The most conspicuous of these expansions is the way that Dacre fills
in the myth, which in the 1577 version is only “Thys Intret is called
Flos vnguentorum for that it is supposed for hys vertues to haue come to
knowledge by revelation.” In Natura Exenterata, the context of the revelation is given details in “this intreat is called flos unguentorum, for it cometh of Jesu Christi by an Angell to a house of Religion at the red hill in Almayn, which
wrought there many marvails, and never had other medicine but this.”
Also, a phrase from the 1577 “it healeth faster than any other” becomes
in Natura “it healeth more in a sevenight then any other in a
Month.” The Downing version includes neither of these, either in their
short or long version, which as it would give the Dacre nothing from
which to expand, indicates that the Downing is derived from the Dacre.
Other changes made in Natura from the earlier print text that
appear in Downing imply at least a close relation between the 1640
manuscript version and the manuscript source of the Natura. In the 1577 version, the ingredient is “Harts talow,” but in Natura
it is “Harts suet,” which becomes “Deares suett” in the Downing
version. The 1577 “searce it and boyle them all together” becomes in Natura
“finely searsed, and boyle them over the fire,” which is then clarified
in Downing’s “and being finely searsed, boyle them ouer the fire.” A
direction in the anonymous text about making sure that the Camphire and
Turpentine be added only when the rest is “cold as blood” or else “all
is lost” is found in the list of virtues, which Dacre moves to its
rightful place in the recipe, transformed to “no hotter than blood” or
else “it marreth all your stuffe,” a move replicated in the Downing,
becoming “but blood warme” and “it marres all.” The anonymous text calls
the “Flower of Ointments” “one of the purest salues that can be made,”

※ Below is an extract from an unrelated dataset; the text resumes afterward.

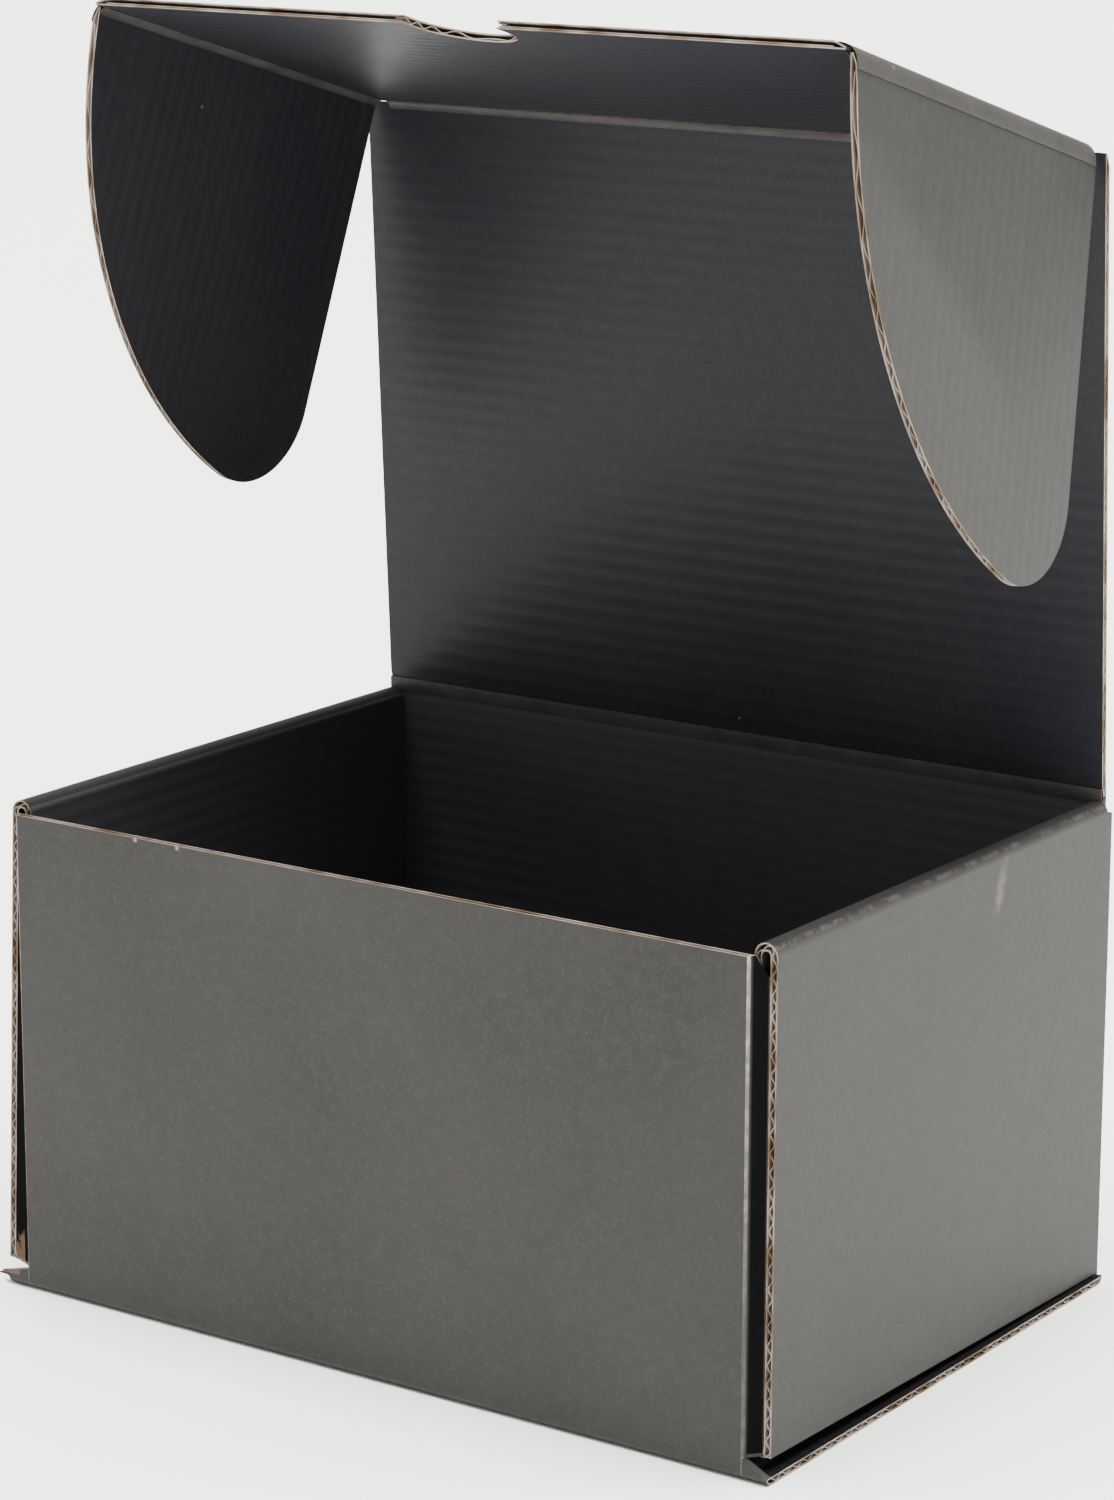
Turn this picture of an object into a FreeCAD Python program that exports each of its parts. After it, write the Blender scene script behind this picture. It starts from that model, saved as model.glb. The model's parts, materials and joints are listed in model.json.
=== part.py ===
import FreeCAD, Part
import Sketcher
import math
import os
import re

# Open mailer box folded from one die-cut sheet of thin single-wall board.
# X runs left to right, Y front to back, Z up; the origin is the middle of the floor's underside.

# Driving dimensions in millimetres and degrees
SIZES = {
    "board": 1.4,
    "tray_width": 161.0,
    "tray_depth": 115.5,
    "tray_height": 91.0,
    "front_drop": 1.8,
    "front_inset": 3.7,
    "floor_overhang": 1.1,
    "fold_radius": 1.9,
    "corner_rise": 3.9,
    "side_setback": 3.2,
    "side_lift_front": 2.4,
    "side_lift_back": 0.3,
    "flap_room": 1.6,
    "layer_gap": 0.2,
    "flange_reach": 15.0,
    "corner_flap_reach": 62.0,
    "corner_flap_drop": 4.0,
    "corner_flap_slope": 12.0,
    "lid_inset": 1.4,
    "lid_shortfall": 0.3,
    "lid_lean": 3.1,
    "lid_clearance": 0.1,
    "tuck_inset": 2.7,
    "tuck_depth": 85.2,
    "tuck_rise": 15.7,
    "notch_width": 19.0,
    "notch_depth": 13.0,
    "ear_length": 76.5,
    "ear_setback": 0.8,
    "ear_tip_radius": 15.9,
    "ear_front_radius": 88.35,
    "ear_root_depth": 83.7,
    "ear_lean": 5.0,
    "crease_length": 2.4,
    "crease_thickness": 0.5,
    "crease_gap": 0.25,
}

# Sizes that follow the tray's: each panel is a little narrower, wider or lower than the tray
FRONT_HEIGHT = "(tray_height - front_drop)"
FRONT_SIDE = "(tray_width / 2 - front_inset)"
FLOOR_SIDE = "(tray_width / 2 + floor_overhang)"
LID_SIDE = "(tray_width / 2 - lid_inset)"
LID_DEPTH = "(tray_depth - lid_shortfall)"
# Height of the crease that the lid turns on, above the floor's underside
LID_AXIS_HEIGHT = "tray_height + board / 2 + lid_clearance"
# Outer radius of the rolled rim over the two side walls, and how high the roll begins
ROLL = "(board + flap_room / 2)"
ROLL_START = "tray_height - " + ROLL
# Outer and inner face of the corner flap inside the double side wall
FLAP_OUTSIDE = "tray_width / 2 - board - (flap_room - board) / 2"
FLAP_INSIDE = FLAP_OUTSIDE + " - board"
# Underside of the inner side wall, clear of the flange that lies under it
INNER_WALL_FOOT = "2 * board + side_lift_front + layer_gap"
# Half gap left at a crease between the panel that carries and the panel that turns
HALF_GAP = "crease_gap / 2"
# Distance from the middle to the crease that an ear turns on
EAR_AXIS = "(tray_width / 2 - tuck_inset - board)"

doc = FreeCAD.newDocument("mailer_box")
sheet = doc.addObject("Spreadsheet::Sheet", "sizes")
for row, (name, size) in enumerate(SIZES.items(), start=1):
    sheet.set("A%d" % row, name)
    sheet.set("B%d" % row, str(size))
    sheet.setAlias("B%d" % row, name)
working = doc.addObject("Spreadsheet::Sheet", "working")
doc.recompute()


def bound(formula):
    """Formula over the named sizes, as an expression over the sheet's cells."""
    def cell(word):
        return "sizes." + word.group() if word.group() in SIZES else word.group()
    return re.sub(r"[a-z][a-z_]*", cell, formula)


def number(formula):
    """Value that a formula over the named sizes has now, worked out on a sheet of its own."""
    working.set("A1", "=" + bound(formula))
    working.recompute()
    return float(working.get("A1"))


def add_body(label):
    body = doc.addObject("PartDesign::Body", label)
    body.Label = label
    return body


def add_sketch(body, name, role, offset="0"):
    """Empty sketch on one of the body's own planes, moved along the plane's normal."""
    plane = next(item for item in body.Origin.OriginFeatures if item.Role == role)
    sketch = body.newObject("Sketcher::SketchObject", name)
    sketch.AttachmentSupport = [(plane, "")]
    sketch.MapMode = "FlatFace"
    sketch.setExpression("AttachmentOffset.Base.z", bound(offset))
    return sketch


def constrain(sketch, kind, *items, formula=None):
    """Constraint on a sketch, with its size bound to a formula where it has one."""
    if formula is not None:
        items = items + (number(formula),)
    index = sketch.addConstraint(Sketcher.Constraint(kind, *items))
    if formula is not None:
        sketch.setExpression("Constraints[%d]" % index, bound(formula))


def pin_point(sketch, item, end, across, up):
    """Fix one end of a line or arc at a place in the sketch."""
    for kind, axis, formula in (("DistanceX", -2, across), ("DistanceY", -1, up)):
        if formula == "0":
            constrain(sketch, "PointOnObject", item, end, axis)
        else:
            constrain(sketch, kind, -1, 1, item, end, formula=formula)


def arc_between(start, end, radius, turn):
    """Short arc from start to end; turn is 1 where it goes round to the left and -1 to the right."""
    chord = end - start
    reach = math.sqrt(max(radius ** 2 - chord.Length ** 2 / 4, 0))
    side = FreeCAD.Vector(-chord.y, chord.x, 0) / chord.Length * turn
    centre = (start + end) / 2 + side * reach
    first, last = (start, end) if turn > 0 else (end, start)
    angles = [math.atan2(point.y - centre.y, point.x - centre.x) for point in (first, last)]
    if angles[1] < angles[0]:
        angles[1] += 2 * math.pi
    circle = Part.Circle(centre, FreeCAD.Vector(0, 0, 1), radius)
    return Part.ArcOfCircle(circle, *angles)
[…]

and the Dacre text changes to the “best and most precious salve that can
be made,” which Downing shortens to “a most pretious salue.” The
combination of the expansions in the Natura and the terse
language in the Downing thus suggests that the Dacre has a closer
proximity to the 1577 text, and that the Downing recipe is derived from
the Dacre.
Of course, as is getting to be the case in this series, there is a
third possibility in that alongside the print texts from 1577 and 1655,
and the 1640 manuscript and the implied Dacre manuscript source for Natura,
we should consider the other implied manuscript, the one from which
Calybute Downing copied his mother’s recipes. After all, it may be from
Elizabeth Downing’s own receipt that words were mistranscribed,
expansions were left out by some and copied faithfully by others, orders
were changed, and phrases were clarified and confounded. We can
determine, however, that the Downing and the Dacre recipes have an
affinity, one that complicates and nuances the networks in front of us.
[1] The Historical Library of The College of Physicians of Philadelphia, Manuscript 10a214, pp. 1–2.
[2] Philatros, Natura Exenterata, London 1655, p. 332.
[3] Anonymous, A booke of soueraigne approued medicines and remedies, fol. A2r–A2v.